Single by Tim McGraw

from the album Reflected: Greatest Hits Vol. 2 and the film Flicka
- Released: August 7, 2006
- Genre: Country
- Length: 3:39
- Label: Curb
- Songwriters: Tim McGraw; Tom Douglas;
- Producers: Byron Gallimore; Tim McGraw;

Tim McGraw singles chronology
| "When the Stars Go Blue" (2006) | "My Little Girl" (2006) | "Last Dollar (Fly Away)" (2007) |

= My Little Girl (Tim McGraw song) =

"My Little Girl" is a song co-written and recorded by American country music singer Tim McGraw that reached the top three on the Billboard Hot Country Songs chart. It was released in August 2006 as the second single from his compilation album Tim McGraw Reflected: Greatest Hits Vol. 2. The song was also featured on the 2006 film, Flicka, which McGraw starred in. It was nominated by the Broadcast Film Critics Association for Best Song in 2006. McGraw co-wrote the song with Tom Douglas, making it the first single of McGraw's career that he had a hand in writing.

==Content==
The narrator of the song addresses his daughter, telling her that even though she is growing up, she will always be "[his] little girl".

==Critical reception==
Kevin John Coyne, reviewing the song for Country Universe, gave it a negative rating. He said that the song is "so sugary-sweet it can cause cavities." He then says that compared to his last single, "When The Stars Go Blue", this song is a letdown.

==Music video==
The video shows many scenes from the movie, Flicka, while McGraw is shown singing the song with his band in front of an orchestra. It was directed by Sherman Halsey. It was released in late September, 2006.

==Chart performance==
"My Little Girl" debuted at number 51 on the U.S. Billboard Hot Country Songs for the week of August 12, 2006.

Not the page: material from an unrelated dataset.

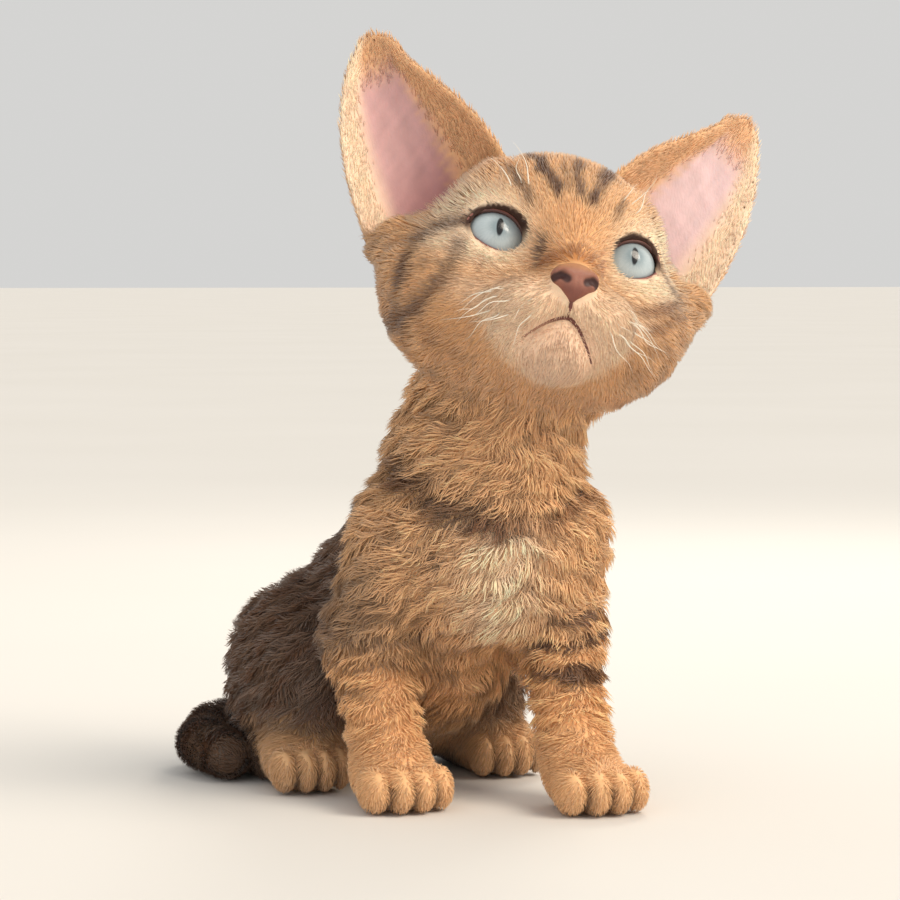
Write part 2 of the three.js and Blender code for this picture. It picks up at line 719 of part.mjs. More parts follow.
function lidOpening(side) {
  const outline = new THREE.Shape();
  const steps = 8;
  for (let i = 0; i < 4 * steps; i++) {
    const angle = (i * Math.PI) / (2 * steps);
    const rise = Math.sin(angle) > 0 ? LID_RISE.upper : LID_RISE.lower;
    const [a, b] = [LID_HALF * Math.cos(angle), rise * Math.sin(angle)];
    if (i) outline.lineTo(a, b);
    else outline.moveTo(a, b);
  }
  const prism = new THREE.ExtrudeGeometry(outline, { depth: 20, bevelEnabled: false });
  return solidOf(prism, eyeFrame(side));
}

function nostril(side) {
  return ball(headFrame, [side * 3.5, -35.2, -12], [1.5, 1.8, 1.2], [10, 6]);
}

let face = headSolid.intersect(head(0)).subtract(mouthLine()).subtract(philtrum());
for (const [name, side] of Object.entries(SIDES)) {
  const socket = EYE_RADIUS + GAP;
  face = face.subtract(ball(headFrame, onSide(EYE, side), [socket, socket, socket], [16, 10]));
  face = face.subtract(lidOpening(side)).subtract(nostril(side));
  const round = [EYE_RADIUS, EYE_RADIUS, EYE_RADIUS];
  nodes[`eye_${name}`] = ball(headFrame, onSide(EYE, side), round, [16, 10]);
}
nodes.head = face;

// The ears

const EAR_HALF_WIDTH = 19;
const EAR_TIP_HALF_WIDTH = 6.2;
const EAR_DEPTH = 14; // how far the cup bows back at the root
const EAR_LEAN = { axis: [0.48, 0.1, 0.87], facing: [0.35, -0.93, 0.05] };
const EAR_ROOT_WRAP = 80; // degrees of bow either side of the middle at the root
const EAR_TIP_WRAP = 42;

// Half the ear's width at a share of its height. The outer edge is full, and the inner one sweeps in from
// the crown in a hollow curve to a tip of its own width.
function earHalfWidth(v, outer) {
  const full = EAR_HALF_WIDTH * (1 - v ** 2.6) ** 0.75 * (1 - 0.08 * v);
  if (outer) return full;
  const hollow = EAR_TIP_HALF_WIDTH + 1.6 * EAR_HALF_WIDTH * Math.max(0, 0.84 - v) ** 1.15;
  return (full ** -8 + hollow ** -8) ** (-1 / 8);
}

// A cupped leaf. u runs from the inner edge to the outer one, -1 to 1, and v from root to tip, 0 to 1.
function earPoint(side, u, v) {
  const axis = vector(onSide(EAR_LEAN.axis, side)).normalize();
  const facing = vector(onSide(EAR_LEAN.facing, side));
  facing.addScaledVector(axis, -facing.dot(axis)).normalize();
  const outward = new THREE.Vector3().crossVectors(facing, axis).multiplyScalar(-side);
  const wrap = radians(EAR_ROOT_WRAP + (EAR_TIP_WRAP - EAR_ROOT_WRAP) * v);
  const half = earHalfWidth(v, u > 0);
  const across = (half * Math.sin(u * wrap)) / Math.sin(wrap);
  const bow = (EAR_DEPTH * (1 - v) ** 0.75 * (Math.cos(u * wrap) - Math.cos(wrap))) / (1 - Math.cos(wrap));
  return vector(onSide([25, 2, 12], side))
    .addScaledVector(axis, EAR_LENGTH * v)
    .addScaledVector(outward, across)
    .addScaledVector(facing, -bow);
}

// Front and back sheets with walls between their borders, as thick as an ear and thinner at its rim.
function earSolid(side) {
  const [columns, rows] = [10, 10];
  const positions = [];
  const place = (i, j) => [(2 * i) / columns - 1, 0.985 * (1 - (1 - j / rows) ** 1.5)];
  for (const face of [0.5, -0.5])
    for (let j = 0; j <= rows; j++)
      for (let i = 0; i <= columns; i++) {
        const [u, v] = place(i, j);
        const step = 0.01;
        const du = earPoint(side, Math.min(1, u + step), v).sub(earPoint(side, Math.max(-1, u - step), v));
        const dv = earPoint(side, u, Math.min(0.99, v + step)).sub(earPoint(side, u, Math.max(0, v - step)));
        const normal = du.cross(dv).normalize();
        const rim = 1 - 0.45 * Math.max(Math.abs(u) ** 4, v ** 6);
        const point = earPoint(side, u, v).addScaledVector(normal, face * EAR_THICKNESS * rim);
        positions.push(...point.toArray());
      }
  const wide = columns + 1;
  const sheet = wide * (rows + 1);
  const at = (i, j, face) => face * sheet + j * wide + i;
  const triangles = [];
  const quad = (a, b, c, d) => triangles.push(a, b, c, a, c, d);
  for (let j = 0; j < rows; j++)
    for (let i = 0; i < columns; i++) {
      quad(at(i, j, 0), at(i + 1, j, 0), at(i + 1, j + 1, 0), at(i, j + 1, 0));
      quad(at(i, j, 1), at(i, j + 1, 1), at(i + 1, j + 1, 1), at(i + 1, j, 1));
    }
  for (let j = 0; j < rows; j++) {
    quad(at(0, j, 0), at(0, j + 1, 0), at(0, j + 1, 1), at(0, j, 1));
    quad(at(columns, j, 0), at(columns, j, 1), at(columns, j + 1, 1), at(columns, j + 1, 0));
  }
  for (let i = 0; i < columns; i++) {
    quad(at(i, 0, 0), at(i, 0, 1), at(i + 1, 0, 1), at(i + 1, 0, 0));
    quad(at(i, rows, 0), at(i + 1, rows, 0), at(i + 1, rows, 1), at(i, rows, 1));
  }
  const geometry = new THREE.BufferGeometry()
    .setAttribute("position", new THREE.Float32BufferAttribute(positions, 3))
    .setIndex(triangles);
  return solidOf(geometry, headFrame);
}

for (const [name, side] of Object.entries(SIDES)) {
  const ear = earSolid(side);
  nodes[`ear_${name}`] = ear.subtract(headGrown);
}

// Finishes
const FINISHES = {
  coat: { color: 0xc69a6b, roughness: 0.9 },
  ear: { color: 0xd9a79c, roughness: 0.8 },
  eye: { color: 0xb9cdd2, roughness: 0.08 },
};
const finishOf = (name) => FINISHES[name.startsWith("ear") ? "ear" : name.startsWith("eye") ? "eye" : "coat"];

const kitten = new THREE.Group();
for (const [name, solid] of Object.entries(nodes)) {
  const material = new THREE.MeshStandardMaterial({ ...finishOf(name), metalness: 0 });
  const mesh = new THREE.Mesh(geometryOf(tidied(largest(solid))), material);
  mesh.name = name;
  kitten.add(mesh);
}

// The origin is the middle of the footprint of the whole kitten, on the floor.
const extent = new THREE.Box3().setFromObject(kitten);
const middle = extent.getCenter(new THREE.Vector3());
kitten.position.set(-middle.x, -middle.y, 0);

export default kitten;
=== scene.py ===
"""A Devon Rex kitten about eight weeks old, sitting with its head raised: skin, wavy coat, eyes and nose.

Shapes are worked out in millimetres in the maker's frame, floor at z = 0 and the kitten facing -Y, and
become metres in the row frame when they are put into a mesh.
"""

from __future__ import annotations

import logging
from dataclasses import dataclass, field
from enum import Enum
from itertools import product

import bpy
import numpy as np
from mathutils import Matrix, Vector


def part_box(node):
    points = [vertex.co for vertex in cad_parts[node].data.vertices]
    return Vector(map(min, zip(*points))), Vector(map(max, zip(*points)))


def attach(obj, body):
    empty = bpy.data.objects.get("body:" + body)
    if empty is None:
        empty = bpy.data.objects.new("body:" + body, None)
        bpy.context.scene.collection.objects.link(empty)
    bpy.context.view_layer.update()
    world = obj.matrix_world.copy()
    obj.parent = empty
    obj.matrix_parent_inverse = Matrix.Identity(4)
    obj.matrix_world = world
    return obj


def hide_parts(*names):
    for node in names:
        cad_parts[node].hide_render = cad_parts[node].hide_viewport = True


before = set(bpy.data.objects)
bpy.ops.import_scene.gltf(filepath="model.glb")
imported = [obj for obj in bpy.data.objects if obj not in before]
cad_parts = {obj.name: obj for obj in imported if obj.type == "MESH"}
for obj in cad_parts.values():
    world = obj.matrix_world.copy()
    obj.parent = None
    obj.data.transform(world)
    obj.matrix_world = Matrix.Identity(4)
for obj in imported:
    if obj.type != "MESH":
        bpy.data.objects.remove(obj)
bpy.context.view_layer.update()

log = logging.getLogger("kitten")
Array = np.ndarray
FAR = 1000.0  # a distance greater than any on the kitten
MM_PER_METRE = 1000
TOE_SPREAD = 0.235  # from toe to toe, as a share of the paw's width
FLESH_NODES = [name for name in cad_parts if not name.startswith("eye")]


class Side(Enum):
    """The kitten's own right and left."""

    RIGHT = -1
    LEFT = 1

    @property
    def label(self) -> str:
        """The side's word in a piece's name."""
        return self.name.lower()


def turned(axis: str, degrees: float) -> Array:
    """The rotation matrix about one axis."""
    return np.array(Matrix.Rotation(np.radians(degrees), 3, axis.upper()))


def unit(vectors: Array) -> Array:
    """Each vector divided by its own length."""
    return vectors / np.maximum(np.linalg.norm(vectors, axis=-1, keepdims=True), 1e-9)


def ramp(low: float, high: float, values: Array) -> Array:
    """A smooth step from 0 to 1: 3t^2 - 2t^3, where t is the share of the way from low to high.

    Args:
        low: the value that gives 0; it may be the greater of the two.
        high: the value that gives 1.
        values: the values to step.
    """
    t = np.clip((values - low) / (high - low), 0, 1)
    return t * t * (3 - 2 * t)


def blended(first: Array, second: Array, share: Array) -> Array:
    """The mix of two colours or vectors by a share for each point.

    Args:
        first: what a share of 0 gives.
        second: what a share of 1 gives.
        share: one number for each point.
    """
    share = np.asarray(share)[..., None]
    return first * (1 - share) + second * share


def swell(points: Array, size: float, seed: float = 0.0) -> Array:
    """A soft irregular value, mostly from -1 to 1: the mean of sines along slanting axes.

    Args:
        points: where it is wanted.
        size: about how wide its lumps are, in mm.
        seed: which of many such patterns.
    """
    total = np.zeros(points.shape[:-1])
    for i in range(4):
        axis = np.array([np.sin(1.7 * i + seed), np.cos(2.3 * i + 1.3 * seed), np.sin(3.1 * i + 0.7 + seed)])
        total += np.sin(points @ unit(axis) * (2 * np.pi / size) * (0.8 + 0.23 * i) + 5.1 * i + seed)
    return total / 4 * 1.4


@dataclass(frozen=True)
class Pose:
    """A frame of its own on the kitten, such as the head's: a turn and an origin."""

    turn: Array
    origin: Array

    def out(self, points: Array) -> Array:
        """Points of this frame, in the maker's frame."""
        return np.asarray(points, float) @ self.turn.T + self.origin

    def into(self, points: Array) -> Array:
        """Points of the maker's frame, in this one."""
        return (points - self.origin) @ self.turn


HEAD = Pose(turned("z", -7.5) @ turned("x", -18.5) @ turned("y", 12.5), np.array([16.5, -16, 122.0]))
BODY = Pose(np.eye(3), np.zeros(3))
EYE_AT = np.array([15.2, -13, 0.8])
EYE_RADIUS = 8.2


def mirrored(point: Array, side: Side) -> Array:
    """The same place on the other side where the side is the right."""
    return np.asarray(point, float) * [side.value, 1, 1]


def lid_turn(side: Side) -> Array:
    """The lids' own turn within the head: x to the outer corner of the left eye, y up, z ahead."""
    return turned("z", side.value * 10) @ turned("y", -side.value * 20) @ turned("x", 90)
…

| Chart (2006–2007) | Peak position |
|---|---|
| Canada Country (Billboard) | 3 |
| US Hot Country Songs (Billboard) | 3 |
| US Billboard Hot 100 | 35 |
| US Billboard Pop 100 | 49 |
| US Adult Contemporary (Billboard) | 15 |

===Year-end charts===

| Chart (2006) | Position |
|---|---|
| US Country Songs (Billboard) | 56 |

| Chart (2007) | Position |
|---|---|
| US Country Songs (Billboard) | 54 |
| US Adult Contemporary (Billboard) | 37 |

==Certifications==

Certifications for My Little Girl
| Region | Certification | Certified units/sales |
| United States (RIAA) | 2× Platinum | 2,000,000^{‡} |
^{‡} Sales+streaming figures based on certification alone.